- Do this
All lines in which the word "that" occurs are to be extracted.

- Information provided

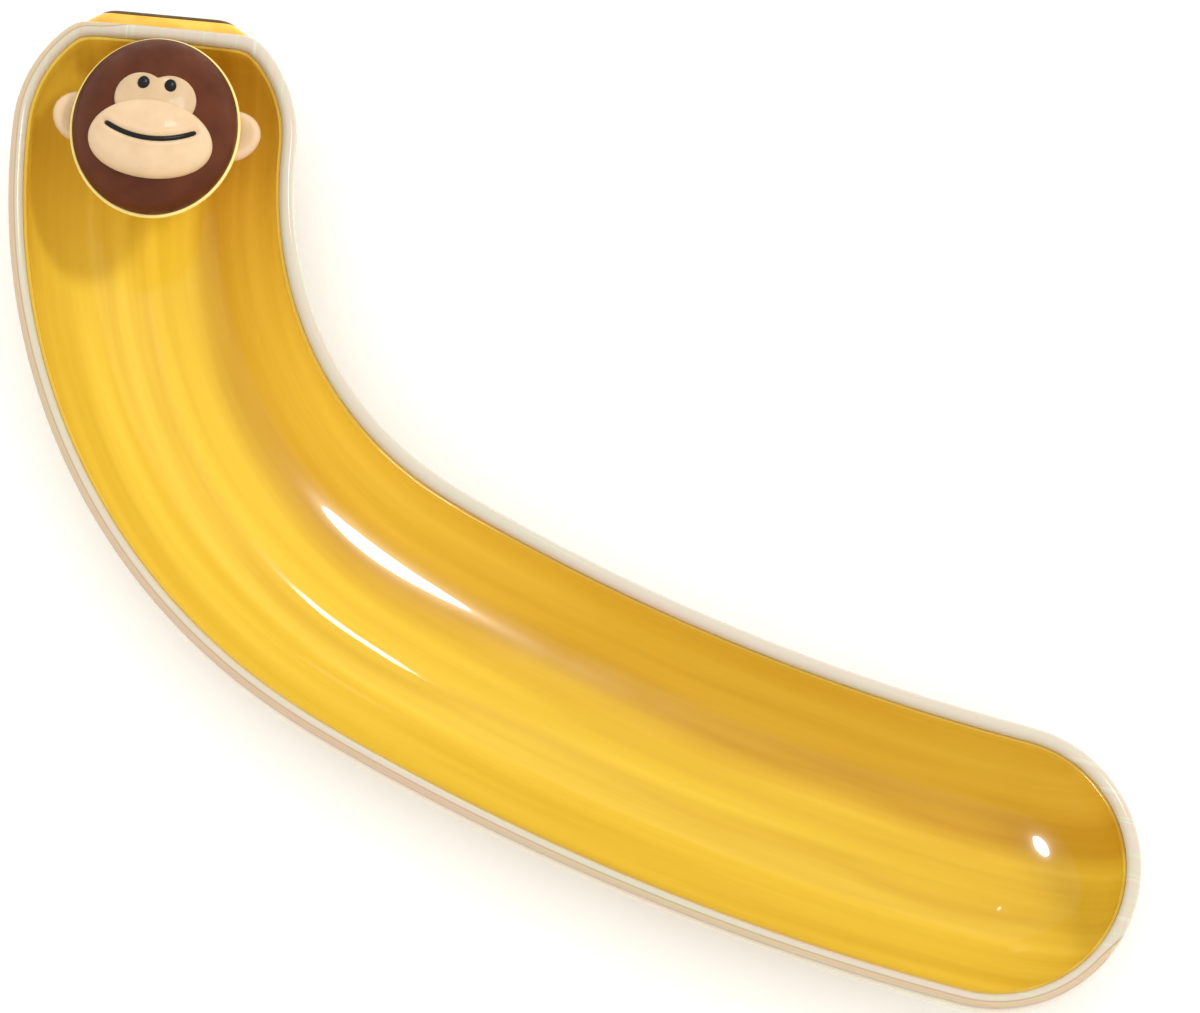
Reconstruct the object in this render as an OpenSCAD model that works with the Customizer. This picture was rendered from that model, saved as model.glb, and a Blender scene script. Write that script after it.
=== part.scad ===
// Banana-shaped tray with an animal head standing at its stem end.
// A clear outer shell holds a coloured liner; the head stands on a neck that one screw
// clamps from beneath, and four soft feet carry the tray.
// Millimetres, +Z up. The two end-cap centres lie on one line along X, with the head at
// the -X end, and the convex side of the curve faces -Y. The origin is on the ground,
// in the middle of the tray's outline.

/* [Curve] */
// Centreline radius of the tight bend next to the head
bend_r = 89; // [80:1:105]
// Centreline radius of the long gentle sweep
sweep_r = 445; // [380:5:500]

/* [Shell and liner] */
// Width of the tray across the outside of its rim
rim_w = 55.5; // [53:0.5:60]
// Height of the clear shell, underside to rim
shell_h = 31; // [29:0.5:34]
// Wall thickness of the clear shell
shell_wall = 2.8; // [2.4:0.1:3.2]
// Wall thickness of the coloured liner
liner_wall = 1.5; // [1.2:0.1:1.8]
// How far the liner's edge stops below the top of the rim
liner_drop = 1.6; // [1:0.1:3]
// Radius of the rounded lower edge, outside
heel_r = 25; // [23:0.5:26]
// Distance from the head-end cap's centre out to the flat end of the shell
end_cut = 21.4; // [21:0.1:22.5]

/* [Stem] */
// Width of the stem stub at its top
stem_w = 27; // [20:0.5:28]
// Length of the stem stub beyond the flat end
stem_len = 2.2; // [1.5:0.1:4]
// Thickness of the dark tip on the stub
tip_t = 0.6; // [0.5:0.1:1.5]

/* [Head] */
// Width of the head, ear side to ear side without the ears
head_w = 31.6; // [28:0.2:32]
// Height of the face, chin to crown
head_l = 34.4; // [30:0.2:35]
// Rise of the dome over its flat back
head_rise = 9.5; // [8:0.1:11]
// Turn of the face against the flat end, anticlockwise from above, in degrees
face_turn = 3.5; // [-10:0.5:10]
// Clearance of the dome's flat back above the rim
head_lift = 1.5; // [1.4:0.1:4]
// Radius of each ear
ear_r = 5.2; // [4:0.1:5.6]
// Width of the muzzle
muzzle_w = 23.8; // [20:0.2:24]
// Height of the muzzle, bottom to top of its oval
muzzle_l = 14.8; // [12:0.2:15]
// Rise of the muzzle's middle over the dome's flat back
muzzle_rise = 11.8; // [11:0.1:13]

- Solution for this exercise
Reconstruct the object in this render as an OpenSCAD model that works with the Customizer. This picture was rendered from that model, saved as model.glb, and a Blender scene script. Write that script after it.
// A clear outer shell holds a coloured liner; the head stands on a neck that one screw